In retrospect, although I relied mostly on intuition to draw up the contours of that experience, research validates the approach (as a former colleague likes to say, “Even a blind squirrel finds a nut once in a while.”) According to the Greater Good Science Center, “It turns out that many conditions have to be met for contact to reduce prejudice, including having contact be sustained, with more than one member of the group, including a genuine exchange of ideas, and between individuals of similar social rank.” We nailed those conditions, meeting throughout the year and inviting a range of presenters, all of whom, by virtue of their common profession, shared a “similar social rank.” The focus on personal stories — as opposed to policy positions — was a good move, affirmed by a recent survey of studies showing that personal narratives more effectively bridge moral and political divides than do facts.
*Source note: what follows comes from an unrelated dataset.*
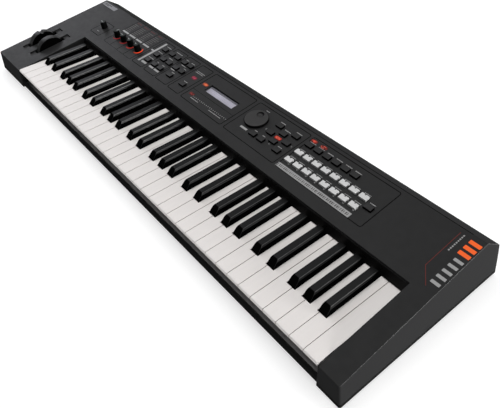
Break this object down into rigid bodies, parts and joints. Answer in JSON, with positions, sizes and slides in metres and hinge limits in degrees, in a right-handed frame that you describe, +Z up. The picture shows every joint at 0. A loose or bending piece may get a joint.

Finally, the written reflection acted as a pause button, allowing for the “amygdala hijack” that Daniel Goleman once described running its course before yielding to reasoning.
If I’m being honest, I had the liberals in mind when I designed that professional development experience. The progressive majority in our school needed practice listening to and building empathy for people with whom they disagreed. The conservatives were just the foil, stepping up to perform a service; at least that’s the way I designed it. What I had not anticipated was the weight that would be lifted from the backs of those conservative faculty members as they shared their stories.
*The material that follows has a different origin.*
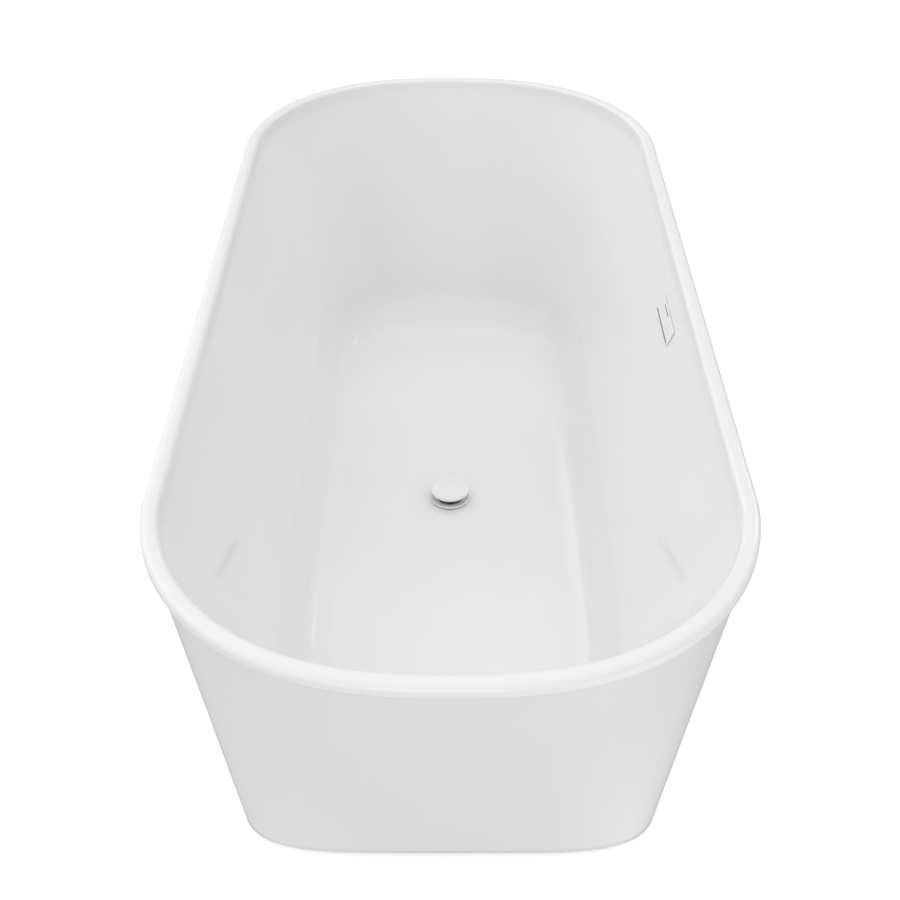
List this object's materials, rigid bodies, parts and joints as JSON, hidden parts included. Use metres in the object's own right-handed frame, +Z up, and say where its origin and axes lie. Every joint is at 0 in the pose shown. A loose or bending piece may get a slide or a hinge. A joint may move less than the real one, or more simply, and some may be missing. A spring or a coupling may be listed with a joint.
{
  "type": "freestanding bathtub",
  "caption": "Oval-ended white acrylic freestanding bathtub with tapered skirt, slim rolled rim, centre pop-up waste, side slot overflow and a steel frame on levelling feet.",
  "frame": {"origin": "on the floor, under the middle of the bath (bottom centre of its bounding box)", "axes": "+Z up, +Y along the bath, +X towards the long wall that carries the overflow"},
  "size_m": [0.78, 1.7, 0.58],
  "materials": {
    "acrylic_white": "high gloss sanitary acrylic",
    "sealant_white": "bonding bead, satin",
    "plywood": "raw birch plywood",
    "zinc_steel": "zinc plated",
    "nut_steel": "plated nut",
    "foot_nylon": "moulded nylon",
    "white_enamel": "gloss white enamel over brass",
    "brass": "turned brass",
    "black_rubber": "matt rubber",
    "pale_silicone": "pale silicone, satin",
    "white_pipe": "satin moulded",
    "grey_pipe": "satin moulded",
    "spring_steel": "drawn wire"
  },
  "bodies": {
    "tub": {"basin_shell": "acrylic_white", "outer_skirt": "acrylic_white", "rim_bond_bead": "sealant_white", "floor_board": "plywood", "frame_rail_left": "zinc_steel", "frame_rail_right": "zinc_steel", "frame_crossbar_front": "zinc_steel", "frame_crossbar_mid_front": "zinc_steel", "frame_crossbar_mid_rear": "zinc_steel", "frame_crossbar_rear": "zinc_steel", "board_screw_left_1": "zinc_steel", "board_screw_left_2": "zinc_steel", "board_screw_left_3": "zinc_steel", "board_screw_left_4": "zinc_steel", "board_screw_right_1": "zinc_steel", "board_screw_right_2": "zinc_steel", "board_screw_right_3": "zinc_steel", "board_screw_right_4": "zinc_steel", "foot_weld_nut_front_left": "nut_steel", "foot_weld_nut_front_right": "nut_steel", "foot_weld_nut_rear_left": "nut_steel", "foot_weld_nut_rear_right": "nut_steel", "foot_lock_nut_front_left": "nut_steel", "foot_lock_nut_front_right": "nut_steel", "foot_lock_nut_rear_left": "nut_steel", "foot_lock_nut_rear_right": "nut_steel", "drain_flange": "white_enamel", "flange_gasket": "black_rubber", "cartridge_post": "brass", "stopper_spring": "spring_steel", "waste_gasket": "black_rubber", "waste_back_nut": "brass", "waste_body": "white_pipe", "tail_gasket": "black_rubber", "tail_nut": "white_pipe", "outlet_tailpiece": "white_pipe", "overflow_cover": "acrylic_white", "overflow_gasket": "black_rubber", "overflow_housing": "grey_pipe", "overflow_hose": "grey_pipe", "hose_nut_top": "white_pipe", "hose_nut_bottom": "white_pipe"},
    "stopper": {"stopper_cap": "white_enamel", "stopper_seal": "pale_silicone", "stopper_stem": "brass"},
    "pad_front_left": {"foot_pad_front_left": "foot_nylon"},
    "pad_front_right": {"foot_pad_front_right": "foot_nylon"},
    "pad_rear_left": {"foot_pad_rear_left": "foot_nylon"},
    "pad_rear_right": {"foot_pad_rear_right": "foot_nylon"},
    "stud_front_left": {"foot_stud_front_left": "zinc_steel"},
    "stud_front_right": {"foot_stud_front_right": "zinc_steel"},
    "stud_rear_left": {"foot_stud_rear_left": "zinc_steel"},
    "stud_rear_right": {"foot_stud_rear_right": "zinc_steel"}
  },
  "joints": [
    {"name": "stopper_click", "type": "slide", "parent": "tub", "child": "stopper", "axis": [0, 0, 1], "range_m": [-0.0115, 0], "stiffness_N_per_m": 400, "springref_m": 0.008, "deforming": ["stopper_spring"]},
    {"name": "level_front_left", "type": "slide", "parent": "tub", "child": "pad_front_left", "axis": [0, 0, 1], "range_m": [-0.01, 0.008]},
    {"name": "level_front_right", "type": "slide", "parent": "tub", "child": "pad_front_right", "axis": [0, 0, 1], "range_m": [-0.01, 0.008]},
    {"name": "level_rear_left", "type": "slide", "parent": "tub", "child": "pad_rear_left", "axis": [0, 0, 1], "range_m": [-0.01, 0.008]},
    {"name": "level_rear_right", "type": "slide", "parent": "tub", "child": "pad_rear_right", "axis": [0, 0, 1], "range_m": [-0.01, 0.008]},
    {"name": "stud_turn_front_left", "type": "hinge", "parent": "pad_front_left", "child": "stud_front_left", "pos_m": [-0.165, -0.46, 0.06], "axis": [0, 0, 1], "range_deg": [-2058, 1647]},
    {"name": "stud_turn_front_right", "type": "hinge", "parent": "pad_front_right", "child": "stud_front_right", "pos_m": [0.165, -0.46, 0.06], "axis": [0, 0, 1], "range_deg": [-2058, 1647]},
    {"name": "stud_turn_rear_left", "type": "hinge", "parent": "pad_rear_left", "child": "stud_rear_left", "pos_m": [-0.165, 0.46, 0.06], "axis": [0, 0, 1], "range_deg": [-2058, 1647]},
    {"name": "stud_turn_rear_right", "type": "hinge", "parent": "pad_rear_right", "child": "stud_rear_right", "pos_m": [0.165, 0.46, 0.06], "axis": [0, 0, 1], "range_deg": [-2058, 1647]}
  ],
  "couplings": [
    {"joint": "stud_turn_front_left", "follows": "level_front_left", "rad_per_m": 3590.4},
    {"joint": "stud_turn_front_right", "follows": "level_front_right", "rad_per_m": 3590.4},
    {"joint": "stud_turn_rear_left", "follows": "level_rear_left", "rad_per_m": 3590.4},
    {"joint": "stud_turn_rear_right", "follows": "level_rear_right", "rad_per_m": 3590.4}
  ]
}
In the years since that experience, I have told a number of educators that they are likely to house a small number of uncomfortable conservative teachers. People tend to bristle at that suggestion, their skepticism perhaps flowing from the belief that our political divide is essentially intellectual. We choose our politics, the thinking goes. If a conservative faculty member espouses policy positions at odds with the majority of their colleagues and, perhaps, certain tenets of the school itself, then that’s their choice.
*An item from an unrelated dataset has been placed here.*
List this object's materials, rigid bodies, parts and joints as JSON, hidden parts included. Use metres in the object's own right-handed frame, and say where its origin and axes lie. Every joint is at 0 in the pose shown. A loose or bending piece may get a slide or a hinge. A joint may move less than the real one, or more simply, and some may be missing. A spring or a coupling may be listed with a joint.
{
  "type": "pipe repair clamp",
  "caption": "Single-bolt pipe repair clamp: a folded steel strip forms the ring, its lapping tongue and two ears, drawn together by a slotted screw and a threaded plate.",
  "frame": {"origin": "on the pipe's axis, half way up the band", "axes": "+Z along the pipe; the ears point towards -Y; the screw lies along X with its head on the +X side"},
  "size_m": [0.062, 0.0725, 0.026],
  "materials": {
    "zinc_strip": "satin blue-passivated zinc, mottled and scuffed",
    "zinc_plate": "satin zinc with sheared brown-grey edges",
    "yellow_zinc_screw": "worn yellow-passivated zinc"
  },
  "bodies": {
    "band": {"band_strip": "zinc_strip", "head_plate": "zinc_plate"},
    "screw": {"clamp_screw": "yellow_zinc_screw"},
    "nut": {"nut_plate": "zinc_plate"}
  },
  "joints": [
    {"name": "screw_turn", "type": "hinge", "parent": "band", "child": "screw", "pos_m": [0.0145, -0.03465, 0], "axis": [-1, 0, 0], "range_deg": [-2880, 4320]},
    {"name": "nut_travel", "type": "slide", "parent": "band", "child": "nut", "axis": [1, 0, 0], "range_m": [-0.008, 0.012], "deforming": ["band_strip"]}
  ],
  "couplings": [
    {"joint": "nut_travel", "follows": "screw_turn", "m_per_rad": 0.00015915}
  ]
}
This assumption misses the reality, though, that our divide is rooted in group membership. Yes, according to many measures, we are ideologically polarized, leading us to disagree about policy. But the more profound divide is affective polarization: we feel warmth towards members of the in-group and we feel animus towards members of the out-group. We sustain ourselves through the emotional nourishment of the group, and when we do not feel included, we suffer. One long-serving and highly respected former colleague experienced this alienation when politics and work collided:
After the 2016 election, my husband took a job on the presidential transition team. In a split second, almost all of my relationships at school came crumbling down. I was alone. I was a ghost in the hallways. No one wanted to interact with me. Certainly, no one wanted to hear my voice.
This teacher’s sense of isolation was not at its core ideological — she leaned right on some issues, yet she was dismissive of and repelled by some of Donald Trump’s rhetoric. She did not suddenly find herself in acrimonious rows with her colleagues over policy proposals. Rather, her sudden estrangement was about belonging. It was dizzying to have been securely rooted in a school community for two decades before feeling abruptly cast out. After all, the students we see clinging desperately to each other as they move uneasily down the hallway eventually become us — or, we have always been them. We do not shed our need for social affirmation when we graduate. Evolution has positioned us to privilege group membership.
We teachers occupy positions on either side of the political divide, just like the rest of our fellow citizens. The bravest among us will recognize that the political sorting within our own faculties presents its challenges, but it also presents opportunities. Can a school afford to overlook the fact that a handful of conservative teachers feel a bit marginalized by their left-leaning communities? Certainly. But if it is serious about positioning students to reach across lines of the ideological or political divide, it should start by seizing the opportunity this dynamic presents for personal and professional growth. We want our students to have empathy for those with whom they disagree. Let’s try practicing it ourselves.
While it seems daunting to engage our colleagues — often, our friends — in these matters, it might not be so bad. For months, I’ve been anxious about a possible root canal. I made the mistake of visiting the website of an endodontist, where I read that root canals are unfairly “associated with a great deal of discomfort.” My dread remained intact. During my last visit, my dentist informed me that I “wasn’t out of the woods yet,” so I live with trepidation about this legendarily barbarous invasion of my cuspids.
According to social psychologists Charles Dorison, Julia Minson, and Todd Rogers, though, we humans tend to overestimate our aversion to all sorts of things — not just root canals, but also engaging with the political “other.” Opposing views are not as grating as people think they will be, meaning that when people actually engage in discussion with someone from across the political divide, it’s not the painful ordeal they expected. My experience confirms this finding. “Listening became a gift,” said one attendee of our IDEA meetings. “Colleagues left the space excited and invigorated by our exchanges,” said another. “I was blown away by the candid stories, and I was so impressed by the atmosphere of respect.” And, hyperbolic though it may sound, one right-leaning faculty member wrote, “I really was close to leaving my job…. I think IDEA saved me.” Rather than deflating attendees, our IDEA sessions seemed to have something of a leavening effect.
Perhaps this positive reaction among our faculty speaks to the more optimistic research suggesting that we Americans are not quite as divided as the national narrative would imply. More in Common, as their name optimistically suggests, focuses on threads that bind Americans across party affiliation, with their research, for example, showing that an overwhelming majority of Americans express pride in their American identity — a tie that binds. There is, then, some promise that it’s worth reaching across the lines of the divide to rediscover shared values and common goals. It is absolutely imperative, though, that the work begins with us educators. To position our students to meet the challenge of polarization, we have our own homework: readings to do, media sources to vary, bridge-building organizations to discover. And for the truly committed, transformative conversations await within school walls among faculty who may not know each other as well as they once thought.